Monosodium glutamate (MSG) is used as a flavour enhancer and has been implicated in "Chinese Restaurant Syndrome", causing tightness, burning or numbness in the face, neck and upper chest (although there is no evidence to prove this syndrome). It has also been proposed that asthmatics may react badly to MSG. In two randomised controlled trials (RCTs), involving 24 adult asthmatics, there was no evidence that MSG worsened asthma when compared to control ingestion. Further RCTs are needed.
The limited evidence available (n = 24) found no significant difference between MSG or the control challenge for the number of subjects who had a maximum fall in FEV1 greater than 15% or 200 mL. There is no evidence to support the avoidance of MSG in adults with chronic asthma, but as data were limited, this review cannot provide a reliable evidence base for determining whether MSG avoidance is a worthwhile strategy. We could not find any studies conducted on the effect of MSG in children with chronic asthma. There is therefore, a need for further RCTs to investigate any relationship between MSG and asthma, especially in children.
Monosodium glutamate (MSG) is the sodium salt of the non-essential amino acid, glutamic acid, and is used as a flavour enhancer. It has been implicated in causing adverse reactions, which have been referred to as "Chinese restaurant syndrome". Over the last two decades there have been a number of studies investigating whether MSG ingestion induces an asthmatic response, and several reviews have been published (ILSI 1991; Stevenson 2000; Woods 2001), but no meta-analysis or Cochrane systematic review has been performed.
The objectives of this review are to: 1) identify randomised controlled trials (RCTs) of MSG ingestion and asthma response in adults and children older than two years of age with asthma; 2) assess the methodological quality of these trials; and 3) determine the effect of MSG ingestion on asthma outcomes.

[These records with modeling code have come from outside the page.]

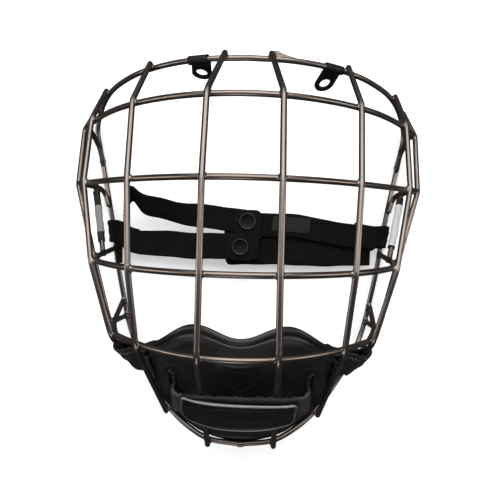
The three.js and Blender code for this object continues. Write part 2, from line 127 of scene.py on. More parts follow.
def add_floor():
    mesh = bpy.data.meshes.new("floor")
    corners = [(x * FLOOR_HALF, y * FLOOR_HALF, 0) for x, y in ((-1, -1), (1, -1), (1, 1), (-1, 1))]
    mesh.from_pydata(corners, [], [(0, 1, 2, 3)])
    n = Nodes("floor_paper", (0.9, 0.9, 0.9), 0.9, Emission_Color=(1, 1, 1, 1), Emission_Strength=FLOOR_GLOW)
    mesh.materials.append(n.set(Roughness=n.ramp(n.noise(30), 0.85, 0.95)))
    floor = in_scene("floor", mesh)
    floor.location.z = -FLOOR_DROP
    floor.visible_glossy = False
    floor.visible_diffuse = False


# ---- materials

class Nodes:
    """A material's node tree, with short calls for the nodes that the recipes below share."""

    def __init__(self, name, colour, roughness, metallic=0.0, **sockets):
        self.material = bpy.data.materials.new(name)
        self.material.use_nodes = True
        self.tree = self.material.node_tree
        self.shader = self.tree.nodes["Principled BSDF"]
        self.set(Base_Color=(*colour, 1), Roughness=roughness, Metallic=metallic, **sockets)
        self.here = self.place("Object")

    def feed(self, socket, value):
        if isinstance(value, bpy.types.NodeSocket):
            self.tree.links.new(value, socket)
        else:
            socket.default_value = value

    def add(self, kind, settings=(), **inputs):
        node = self.tree.nodes.new("ShaderNode" + kind)
        for key, value in dict(settings).items():
            setattr(node, key, value)
        for key, value in inputs.items():
            self.feed(node.inputs[key.replace("_", " ")], value)
        return node

    def set(self, **sockets):
        for key, value in sockets.items():
            self.feed(self.shader.inputs[key.replace("_", " ")], value)
        return self.material

    def place(self, kind, scale=(1, 1, 1)):
        return self.add("Mapping", Vector=self.add("TexCoord").outputs[kind], Scale=scale).outputs["Vector"]

    def noise(self, scale, detail=3.0, roughness=0.55, place=None):
        place = self.here if place is None else place
        node = self.add("TexNoise", Vector=place, Scale=scale, Detail=detail, Roughness=roughness)
        return node.outputs["Fac"]

    def cells(self, scale):
        return self.add("TexVoronoi", Vector=self.here, Scale=scale).outputs["Distance"]

    def bands(self, place, pitch, distortion):
        """Waves across the place's X, pitch millimetres from one to the next."""
        settings = {"wave_type": "BANDS", "bands_direction": "X", "wave_profile": "SIN"}
        return self.add("TexWave", settings, Vector=place, Scale=1000 / pitch / math.pi / 2 * 0.5,
                        Distortion=distortion, Detail=1.0).outputs["Fac"]

    def ramp(self, value, low, high):
        """Maps 0..1 to low..high, numbers or colours."""
        if isinstance(low, tuple):
            mix = self.add("Mix", {"data_type": "RGBA"}, Factor=value)
            mix.inputs[6].default_value = (*low, 1)
            mix.inputs[7].default_value = (*high, 1)
            return mix.outputs[2]
        return self.add("MapRange", Value=value, To_Min=low, To_Max=high).outputs["Result"]

    def math(self, operation, a, b):
        node = self.add("Math", {"operation": operation})
        self.feed(node.inputs[0], a)
        self.feed(node.inputs[1], b)
        return node.outputs[0]

    def bump(self, height, distance, strength=1.0, **normal):
        node = self.add("Bump", Height=height, Distance=distance * MM, Strength=strength, **normal)
        return node.outputs["Normal"]


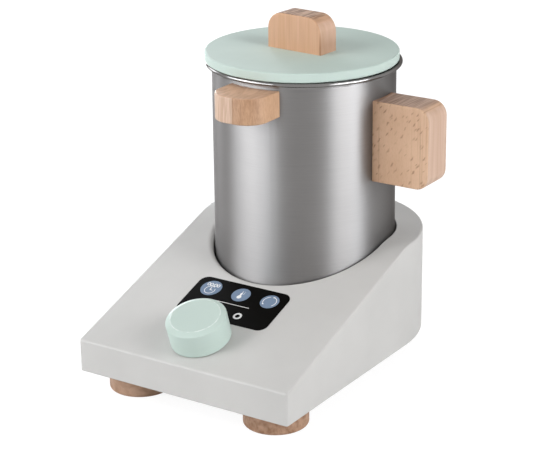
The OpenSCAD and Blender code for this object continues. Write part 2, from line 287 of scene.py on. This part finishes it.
def flecks(wood, place, lean, kept):
    """The short dark rays of beech on a face along X and Z, leaning from X towards Z."""
    flat = wood.turned(place, (-UPRIGHT, 0, -lean))
    drift = wood.times(wood.noise(wood.stretched(flat, (350, 350, 1)), 1.0), 1.6 * MM)
    bent = wood.add("VectorMath", "Vector", {0: flat, 1: drift}, operation="ADD")
    cells = wood.tree.nodes.new("ShaderNodeTexVoronoi")
    cells.voronoi_dimensions = "2D"
    cells.inputs["Scale"].default_value = 1.0
    wood.join(cells.inputs["Vector"], wood.stretched(bent, (175, 560, 1)))
    # Each cell's colour gives its chance to show, its depth and its size
    chance, depth, size = (wood.part(cells.outputs["Color"], axis) for axis in "XYZ")
    reach = wood.span(size, 0, 1, 0.24, 0.46)
    spot = wood.span(cells.outputs["Distance"], reach, 0.1)
    picked = wood.span(chance, 1 - kept - 0.03, 1 - kept + 0.03)
    return wood.times(wood.times(spot, picked), wood.span(depth, 0, 1, 0.3, 1))


def finish_wood(wood, colour, pores, rough=0.5, fleck=None):
    """Adds the relief and the sheen of sanded and lightly oiled beech."""
    relief = wood.bump(pores, 0.025 * MM)
    if fleck is not None:
        relief = wood.bump(wood.math("SUBTRACT", 1.0, fleck), 0.04 * MM, 0.5, relief)
    gloss = wood.span(pores, 0.3, 0.7, rough - 0.05, rough + 0.08)
    wood.set(Base_Color=colour, Roughness=gloss, Normal=relief, Specular_IOR_Level=0.25)
    return wood.material


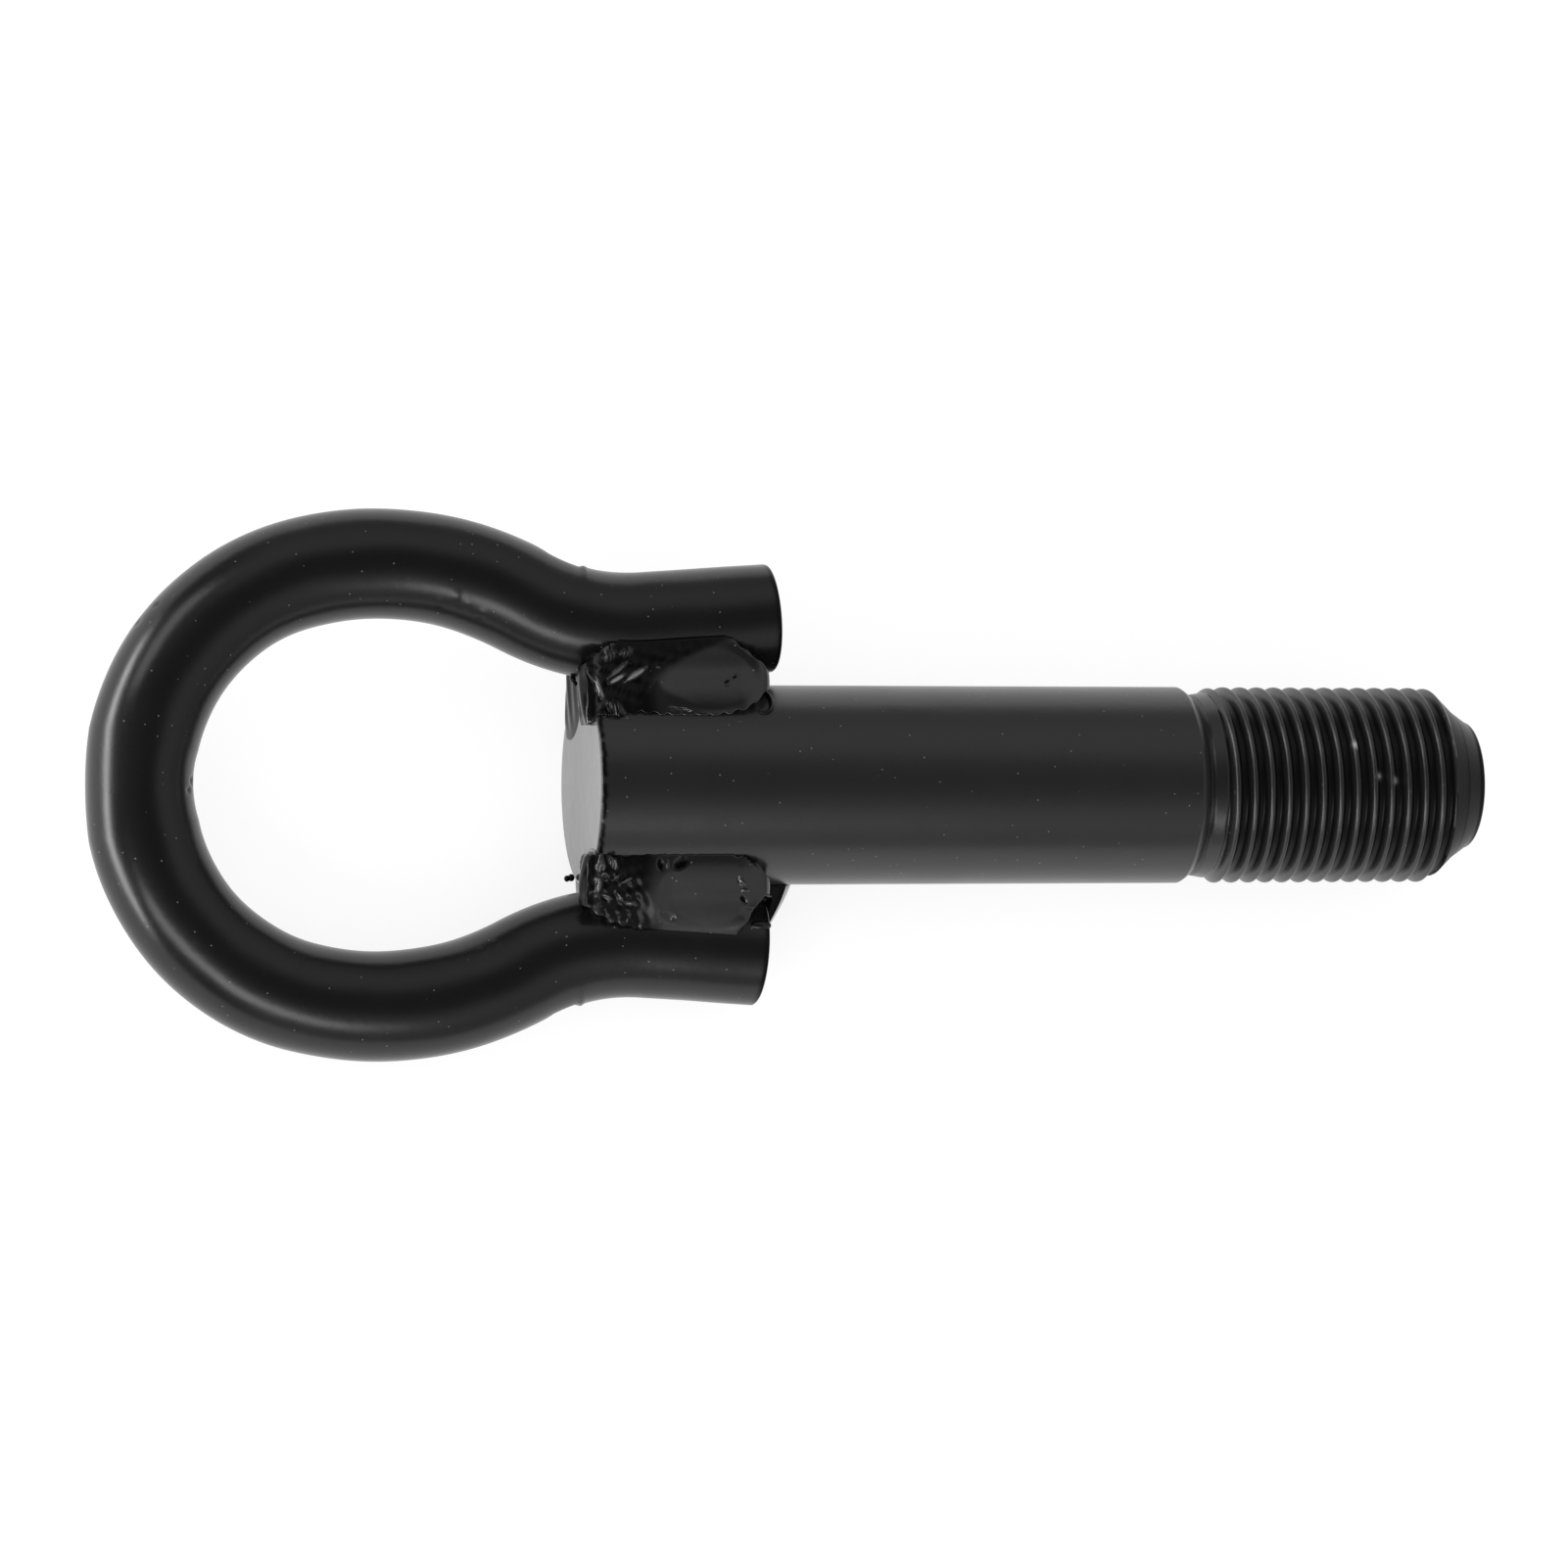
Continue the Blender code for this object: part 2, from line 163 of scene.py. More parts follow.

We searched the Cochrane Airways group's Specialised Register, the Cochrane Central Register of Controlled Trials (CENTRAL), and bibliographies of existing trials. Searches were current up to May 2012.
We included RCTs that investigated the effect of MSG on chronic asthma in adults and children.
Two authors independently extracted, entered and analysed data from included studies. We contacted study authors for additional information.
Only two cross-over studies involving 24 adults met the eligibility criteria; the challenge dosages of MSG were 1 g, 5 g and 25 mg/kg. They reported the number of subjects who had a maximum fall in forced expiratory volume in the first second (FEV1) greater than 15% or 200 mL after MSG or the control challenge. The pooled data found no statistically significant difference between MSG and placebo. One trial reported the mean change at four hours and maximum fall in FEV1 over four hours after MSG or the placebo challenge, but found no statistically significant difference between interventions. There were no differences in symptom scores, non-specific bronchial hyper-responsiveness (BHR), eosinophil cationic protein (ECP) or tryptase levels in peripheral blood between MSG and control, although we were unable to perform meta-analyses.